When you initiate the process of adding a new model into a registry, a new window will appear, presenting you with various settings that you can fine-tune to optimize the performance of your model. One of the first settings that you will encounter is whether you want to add the model to a new model registry or an existing one. In case you decide to create a new registry, you will need to select the training set and fill in some critical fields such as the name of the recipe and the registry. Once you have completed all the necessary information, you can click on the Submit button to apply the changes and display the new registry in your project's flow.
Once you have set up your model registry and fine-tuned all the necessary settings, you will be able to use your model for prediction, and you can be confident in its ability to deliver accurate and reliable results.
Warning
You can only add a successful run into a model registry else you will need to either re-run your experiment or modify its settings to have a working model.
Prediction¶
After you have identified and promoted the right machine learning model to use, the next step is to generate predictions on a specific dataset included in your project's flow. To achieve this, you can use the Prediction tool, which is readily available in your project's flow on the left sidebar. This tool is designed to be user-friendly and straightforward to use, enabling you to generate predictions with minimal effort.
The prediction tool is a powerful feature of papAI that allows you to quickly and easily generate predictions based on your machine learning models. By leveraging this tool, you can streamline your prediction process, save time, and improve the overall accuracy of your predictions.
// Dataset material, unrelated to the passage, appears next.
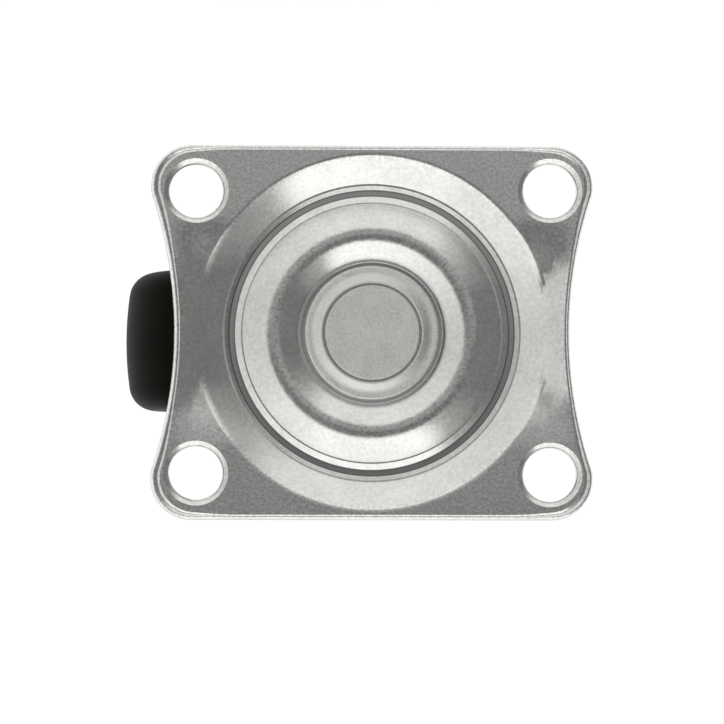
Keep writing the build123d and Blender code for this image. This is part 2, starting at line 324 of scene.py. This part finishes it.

To use the prediction tool, all you need to do is select the desired dataset from your project's flow and click on the prediction icon.
A small pop-up will appear, presenting the three steps needed to apply the operation on the chosen dataset. Here are the steps :
- The first step consists of choosing the use case where your promoted model is located
- The second one is choosing your preferred model registry that you promoted from your use case
- The final step is tune up some settings related to the operation such as the name of the output dataset or the selected threshold for the target prediction.
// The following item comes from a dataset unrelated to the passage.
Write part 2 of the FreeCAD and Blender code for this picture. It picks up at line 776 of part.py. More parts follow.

When you are all set, you just select the green Submit and Run button and the operation will be submitted and running, resulting an output dataset with the same schema including a column with the predicted target.
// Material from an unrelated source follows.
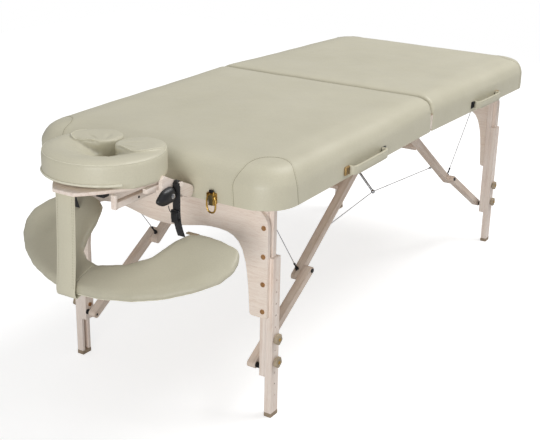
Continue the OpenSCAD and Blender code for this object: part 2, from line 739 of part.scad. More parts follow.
module cradle_plates() {
    both_sides() difference() {
        translate([0, plate_outer, 0]) rotate([quarter_turn, 0, 0]) linear_extrude(height = plate_thickness)
            difference() {
                union() {
                    polygon(concat(
                        [for (p = plate_heel_shares) [heel_u + p[0] * heel_radius, post_height + overrun + p[1] * heel_radius]],
                        [for (p = plate_tip_shares) [tilt_u + p[0] * plate_radius, tilt_rise + p[1] * plate_radius]]));
                    translate([heel_u, post_height + overrun]) circle(r = heel_radius);
                    translate([tilt_u, tilt_rise]) circle(r = plate_radius);
                }
                translate([heel_u + (tilt_u - heel_u) * notch_share, post_height - notch_drop]) circle(r = notch_radius);
            }
        translate([tilt_u, 0, tilt_rise]) y_bar(tilt_bolt_radius + running_gap, arm_outer, plate_outer + overrun);
    }
    both_sides() translate([stud_u, 0, stud_w]) {
        y_bar(stud_radius, plate_outer - overrun, webbing_y + webbing_width / 2 + overrun);
        y_bar(stud_radius * washer_share, webbing_y + webbing_width / 2 + overrun, webbing_y + webbing_width / 2 + 3 * overrun);
    }
}
// tilting platform with its two arms
pillow_u = half_length + pillow_distance;
mouth_share = 0.28;
mouth_width_share = 0.3;
hole_shares = [0.42, 0.4];
module crescent(inset) {
    mouth_u = pillow_u - pillow_half_length * mouth_share;
    mouth_half = pillow_half_width * mouth_width_share + inset;
    difference() {
        translate([pillow_u, 0]) scale([pillow_half_length - inset, pillow_half_width - inset]) circle(r = 1);
        translate([mouth_u, 0]) scale([pillow_half_length * hole_shares[0] + inset, pillow_half_width * hole_shares[1] + inset]) circle(r = 1);
        block_2d(pillow_u - pillow_half_length - overrun, mouth_u, -mouth_half, mouth_half);
    }
}
module block_2d(x_from, x_to, y_from, y_to) {
    translate([x_from, y_from]) square([x_to - x_from, y_to - y_from]);
}
module platform() {
    translate([0, 0, platform_bottom]) linear_extrude(height = platform_thickness) crescent(pillow_overhang);
    both_sides() difference() {
        union() {
            block(tilt_u, pillow_u + pillow_half_length * arm_share, arm_outer - arm_thickness, arm_outer, platform_bottom - arm_depth, platform_bottom);
            block(tilt_u - arm_radius, tilt_u + arm_radius, arm_outer - arm_thickness, arm_outer, tilt_rise, platform_bottom);
            translate([tilt_u, 0, tilt_rise]) y_bar(arm_radius, arm_outer - arm_thickness, arm_outer);
            block(tilt_u + gusset_from, tilt_u + gusset_to, arm_outer - arm_thickness * 3, arm_outer - overrun, platform_bottom - gusset_depth, platform_bottom);
        }
        translate([tilt_u, 0, tilt_rise]) y_bar(tilt_bolt_radius + running_gap, arm_outer - arm_thickness - overrun, plate_outer);
    }
}
module cam_knob() {
    translate([tilt_u, 0, tilt_rise]) {
        cam_face = -plate_outer - overrun - cam_thickness;
        y_bar(tilt_bolt_radius, -plate_outer - 2 * overrun, plate_outer + 2 * overrun);
        y_bar(cam_radius, cam_face, -plate_outer - overrun);
        y_bar(cam_radius / 2, cam_face - cam_boss, cam_face + overrun);
        block(-cam_nut, cam_nut, cam_face - cam_boss - cam_nut + overrun, cam_face - cam_boss + overrun, -cam_nut, cam_nut);
        y_bar(tilt_bolt_radius * 2, plate_outer + overrun, plate_outer + overrun + bracket_plate * 3);
    }
}

// crescent face pillow, an arc of padded roll open towards the table
pillow_steps = 28;
pillow_open_angle = 27;
pillow_section_shares = [[0.72, 0], [0.96, 0.05], [1, 0.25], [1, 0.6], [0.93, 0.86], [0.72, 1], [0.3, 0.95], [0.02, 0.8], [0, 0.4], [0.02, 0.05], [0.3, 0]];
pillow_inner_share = 0.42;
pillow_swell_share = 0.04;
pillow_middle_share = 0.45;
function pillow_inner(a) = pillow_inner_share + pillow_swell_share * cos(a);
pillow_end_shares = [[0.001, 0.35], [0.05, 0.72], [0.09, 0.93]];
function pillow_taper(i) = let (t = min(i, pillow_steps - i) / pillow_steps)
    t < pillow_end_shares[0][0] ? pillow_end_shares[0][1] : t < pillow_end_shares[1][0] ? pillow_end_shares[1][1] : t < pillow_end_shares[2][0] ? pillow_end_shares[2][1] : 1;
module pillow() {
    n = len(pillow_section_shares);
    rings = [for (i = [0 : pillow_steps])
        let (a = half_turn + pillow_open_angle + i * (full_circle - 2 * pillow_open_angle) / pillow_steps,
            taper = pillow_taper(i), mid = (1 + pillow_inner(a)) / 2)
        [for (s = pillow_section_shares)
            let (r = mid + (pillow_inner(a) + s[0] * (1 - pillow_inner(a)) - mid) * taper)
            [pillow_u + pillow_half_length * r * cos(a), pillow_half_width * r * sin(a),
                platform_top + seam_gap + pillow_height * (pillow_middle_share + (s[1] - pillow_middle_share) * (1 + taper) / 2) * (s[1] == 0 ? 0 : 1)]]];
    stacked_rings([for (i = [pillow_steps : -1 : 0]) rings[i]]);
}

// arm shelf: a padded crescent hung below the cradle, in the table's own frame
shelf_back = half_length + shelf_gap;
shelf_front = shelf_back + shelf_depth;
shelf_back_height = axis_height - shelf_drop;
shelf_front_height = shelf_back_height - shelf_fall;
// stations round the crescent: shares of its depth and reach at the outer and the inner edge
shelf_station_shares = [[0.22, -0.96, 0.19, -0.88], [0.3, -0.99, 0.15, -0.78], [0.393, -0.997, 0.13, -0.69], [0.514, -0.96, 0.125, -0.59], [0.666, -0.847, 0.15, -0.51],
    [0.807, -0.684, 0.24, -0.45], [0.921, -0.483, 0.455, -0.375], [0.986, -0.252, 0.59, -0.25], [0.997, -0.01, 0.68, -0.06], [0.948, 0.223, 0.65, 0.05],
    [0.852, 0.437, 0.56, 0.15], [0.714, 0.614, 0.43, 0.2], [0.566, 0.743, 0.24, 0.245], [0.428, 0.815, 0.08, 0.3], [0.31, 0.828, 0.02, 0.37],
    [0.19, 0.78, 0.01, 0.43], [0.11, 0.71, 0.015, 0.5], [0.072, 0.662, 0.02, 0.56]];
shelf_section_shares = [[0, 0.4], [0.02, 0.15], [0.08, 0], [0.92, 0], [0.98, 0.15], [1, 0.4], [0.985, 0.7], [0.94, 0.9], [0.86, 0.98], [0.5, 1], [0.14, 0.98], [0.06, 0.9], [0.015, 0.7]];
function shelf_top_z(x) = shelf_back_height + (-x - shelf_back) / (shelf_front - shelf_back) * (shelf_front_height - shelf_back_height);
function shelf_point(station, across, lift) =
    let (x = -(shelf_back + (station[0] + across * (station[2] - station[0])) * (shelf_front - shelf_back)))
    [x, shelf_reach * (station[1] + across * (station[3] - station[1])), shelf_top_z(x) - shelf_thickness * (1 - lift)];
module arm_shelf() {
    last = len(shelf_station_shares) - 1;
    stacked_rings([for (i = [0 : last]) [for (q = shelf_section_shares) shelf_point(shelf_station_shares[last - i], q[0], q[1])]]);
}

// straps that carry the shelf
strap_top_u = half_length + strap_distance;
strap_top_x = -half_x(strap_top_u, platform_bottom);
strap_low_x = -(shelf_front + seam_gap);
strap_back_x = -(shelf_front - strap_return);
module front_strap() {
    top = half_z(strap_top_u, platform_bottom) - 2 * seam_gap;
    function under(x) = shelf_top_z(x) - shelf_thickness - seam_gap;
    translate([0, front_strap_width / 2, 0]) rotate([quarter_turn, 0, 0]) linear_extrude(height = front_strap_width)
        polygon([[strap_top_x - strap_sheet, top], [strap_low_x - strap_sheet, shelf_front_height], [strap_low_x - strap_sheet, under(strap_low_x) - strap_sheet],
            [strap_back_x, under(strap_back_x) - strap_sheet], [strap_back_x, under(strap_back_x)], [strap_low_x, under(strap_low_x)],
            [strap_low_x, shelf_front_height], [strap_top_x, top]]);
}
webbing_face = -half_x(stud_u, stud_w) - stud_radius - seam_gap;
webbing_high = half_z(stud_u, stud_w);
module webbing_straps() {
    both_sides()
        block(webbing_face - webbing_sheet, webbing_face, webbing_y - webbing_width / 2, webbing_y + webbing_width / 2,
            shelf_top_z(webbing_face - webbing_sheet) + 2 * seam_gap + overrun, webbing_high);
}
module strap_buckles() {
    buckle_z = webbing_high - buckle_drop;
    both_sides()
        block(webbing_face - webbing_sheet - buckle_sheet, webbing_face - webbing_sheet - seam_gap,
            webbing_y - buckle_width / 2, webbing_y + buckle_width / 2, buckle_z - buckle_width / 2, buckle_z + buckle_width / 2);
}

vinyl = [0.76, 0.74, 0.64];
maple = [0.87, 0.82, 0.77];
board = [0.7, 0.62, 0.5];
steel = [0.55, 0.55, 0.57];
brass = [0.8, 0.62, 0.25];
black = [0.08, 0.08, 0.09];
tan = [0.6, 0.53, 0.43];

color(vinyl) head_half() pad();  // pad_head
color(board) head_half() deck();  // deck_head
color(maple) head_half() side_rails();  // side_rails_head
color(maple) head_half() cross_rails();  // cross_rails_head
color(steel) head_half() hinge_leaves(true);  // hinge_leaves_head
color(steel) head_half() pivot_plates();  // pivot_plates_head
color(vinyl) head_half() handle();  // handle_head
color(steel) head_half() handle_brackets();  // handle_brackets_head
color(brass) head_half() latch_plate_part();  // latch_plate
color(vinyl) foot_half() pad();  // pad_foot
color(board) foot_half() deck();  // deck_foot
color(maple) foot_half() side_rails();  // side_rails_foot
color(maple) foot_half() cross_rails();  // cross_rails_foot
color(steel) foot_half() hinge_leaves(false);  // hinge_leaves_foot
color(steel) foot_half() pivot_plates();  // pivot_plates_foot
color(vinyl) foot_half() handle();  // handle_foot
color(steel) foot_half() handle_brackets();  // handle_brackets_foot
color(steel) hinge_pins();
color(steel) centre_struts();
color(brass) head_half() latch_lever();
color(maple) upper_legs();  // upper_legs_head
color(maple) end_panel();  // end_panel_head
color(brass) leg_screws();  // leg_screws_head
color(maple) mirror([1, 0, 0]) upper_legs();  // upper_legs_foot
color(maple) mirror([1, 0, 0]) end_panel();  // end_panel_foot
color(brass) mirror([1, 0, 0]) leg_screws();  // leg_screws_foot
color(maple) upper_links();  // upper_links_head
color(maple) lower_links();  // lower_links_head
color(black) knee_bolts();  // knee_bolts_head
color(black) leg_pins();  // leg_pins_head
color(maple) mirror([1, 0, 0]) upper_links();  // upper_links_foot
color(maple) mirror([1, 0, 0]) lower_links();  // lower_links_foot
color(black) mirror([1, 0, 0]) knee_bolts();  // knee_bolts_foot
color(black) mirror([1, 0, 0]) leg_pins();  // leg_pins_foot
color(steel) { truss_cables(); knee_cables(); }  // stay_cables
color(maple) mirror([0, 1, 0]) mirror([1, 0, 0]) extension();  // extension_head_near
color(maple) mirror([1, 0, 0]) extension();  // extension_head_far
color(maple) mirror([0, 1, 0]) extension();  // extension_foot_near
color(maple) extension();  // extension_foot_far
color(tan) mirror([0, 1, 0]) mirror([1, 0, 0]) rubber_foot();  // foot_head_near
color(tan) mirror([1, 0, 0]) rubber_foot();  // foot_head_far
color(tan) mirror([0, 1, 0]) rubber_foot();  // foot_foot_near
color(tan) rubber_foot();  // foot_foot_far
color(tan) mirror([0, 1, 0]) mirror([1, 0, 0]) knob(upper_knob_hole);  // knob_head_near_upper
color(tan) mirror([0, 1, 0]) mirror([1, 0, 0]) knob(lower_knob_hole);  // knob_head_near_lower
color(tan) mirror([1, 0, 0]) knob(upper_knob_hole);  // knob_head_far_upper
color(tan) mirror([1, 0, 0]) knob(lower_knob_hole);  // knob_head_far_lower
color(tan) mirror([0, 1, 0]) knob(upper_knob_hole);  // knob_foot_near_upper
color(tan) mirror([0, 1, 0]) knob(lower_knob_hole);  // knob_foot_near_lower
color(tan) knob(upper_knob_hole);  // knob_foot_far_upper
color(tan) knob(lower_knob_hole);  // knob_foot_far_lower
color(maple) head_half() cradle_base();
color(maple) head_half() cradle_plates();
color(maple) head_half() platform();
color(black) head_half() cam_knob();
color(vinyl) head_half() pillow();
color(vinyl) arm_shelf();
color(vinyl) front_strap();
color(black) webbing_straps();
color(black) strap_buckles();
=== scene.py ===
import bpy, bmesh
from math import atan2, copysign, cos, degrees, hypot, pi, radians, sin
from mathutils import Vector, Matrix, noise
from mathutils.bvhtree import BVHTree


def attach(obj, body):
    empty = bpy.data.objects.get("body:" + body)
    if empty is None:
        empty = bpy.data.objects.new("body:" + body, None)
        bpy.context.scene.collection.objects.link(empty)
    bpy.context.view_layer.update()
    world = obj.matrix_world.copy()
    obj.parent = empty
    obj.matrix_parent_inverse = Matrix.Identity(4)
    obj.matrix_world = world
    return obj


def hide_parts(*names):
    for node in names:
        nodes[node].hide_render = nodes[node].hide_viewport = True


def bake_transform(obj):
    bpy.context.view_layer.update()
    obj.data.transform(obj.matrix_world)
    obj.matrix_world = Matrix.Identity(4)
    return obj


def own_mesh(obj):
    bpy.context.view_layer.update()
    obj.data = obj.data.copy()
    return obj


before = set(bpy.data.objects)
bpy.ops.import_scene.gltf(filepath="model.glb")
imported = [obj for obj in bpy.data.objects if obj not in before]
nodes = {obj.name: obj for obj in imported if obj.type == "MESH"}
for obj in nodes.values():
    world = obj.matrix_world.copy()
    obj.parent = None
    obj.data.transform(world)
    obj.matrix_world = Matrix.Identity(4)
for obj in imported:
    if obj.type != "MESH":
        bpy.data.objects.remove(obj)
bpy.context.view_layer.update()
scene = bpy.context.scene
print("frame loaded,", len(nodes), "nodes")


def addObject(name, data):
    obj = bpy.data.objects.new(name, data)
    scene.collection.objects.link(obj)
    return obj


# the camera stands where the photograph was taken
camera = dict(
    place=(-2.96838, -1.66058, 1.50378), turn=(69.7461, -1.9265, -59.9853), lens=69.022, sensor=36,
    shiftX=-0.07972, shiftY=0.00487, reach=60)
lens = bpy.data.cameras.new("studioCamera")
lens.lens, lens.sensor_width = camera["lens"], camera["sensor"]
lens.shift_x, lens.shift_y = camera["shiftX"], camera["shiftY"]
lens.clip_end = camera["reach"]
eye = addObject("studioCamera", lens)
eye.location = camera["place"]
eye.rotation_euler = [radians(a) for a in camera["turn"]]
scene.camera = eye
scene.view_settings.view_transform = "Standard"

quarter = pi / 2
archTilt = radians(0.87)
hingeHeight = 0.648
mergeWithin = 0.00002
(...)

Even though we allow you to look at the predictions results, you are also able to understand in-depth the decision made by the model individually, the same as the Interpretability module but for each row. This feature is called the Local Interpretability.
Local Interpretability¶
This feature is accessible by clicking one of the rows from the Prediction operation output dataset and will appear a panel describing the prediction results and some tools to understand why the model has taken this decision for the prediction rather than another option.
SHAP values¶
This insight is derived from the SHAP (SHapley Additive exPlanations) values, a powerful tool that assesses the influence of individual feature values within a row on the final prediction. A positive SHAP value signifies a propensity towards the positive class, while a negative value indicates a lean towards the negative class, creating a comprehensive understanding of the predictive dynamics.
Furthermore, expanding on this concept, you have the flexibility to modify certain existing values. This adjustment enables you to observe shifts in the resulting probability and potentially even alter the final prediction. By actively engaging in this process, you gain a deeper comprehension of the intricate mechanics underlying the predictive model's decision-making process.
Not only you can visualize the effects of the feature but you can also submit some changes to some feature values in order to test "what if?" hypothesis to get another predicted value rather than the original one.
Counterfactual Explanations¶
Facilitating this capability is the ingenious Counterfactual Explanations module, seamlessly accessible via the second tab within the interface. Navigating through this feature is straightforward: for Classification scenarios, you designate your preferred prediction outcome, whereas in Regression scenarios, you define a range of values. The algorithm then furnishes you with an array of options, meticulously tailored to your specifications, offering a holistic perspective into the intricacies of the model's reasoning process.
Afterwards, you select a number of features used in the model and a certain number or range of options from each selected feature (numerical or categorical) then when finished tuning up, you click on the Compute button to run and display the results.
Tip
If you want to show only the changed values for each feature to understand the differences with the original input, you just tick the Show different values box on the top right of the table.
This tool is a great way for you to really understand what options you could have changed to assess a certain decision rather than another intuitively.
Through these set of tools, you can finally assess the right model to choose from this ML workflow and deploy it for your business processes.
Example
For a business case, you can look for a credit demand from a bank that was refused and understand what conditions (i.e. features) can be changed in order to get it accepted.
You can learn more about this through our Academy in this Customer churn tutorial
Warning
Some examples can lead to no results in the Counterfactuals since there is no option found by the algorithm. Retry by changing your selections.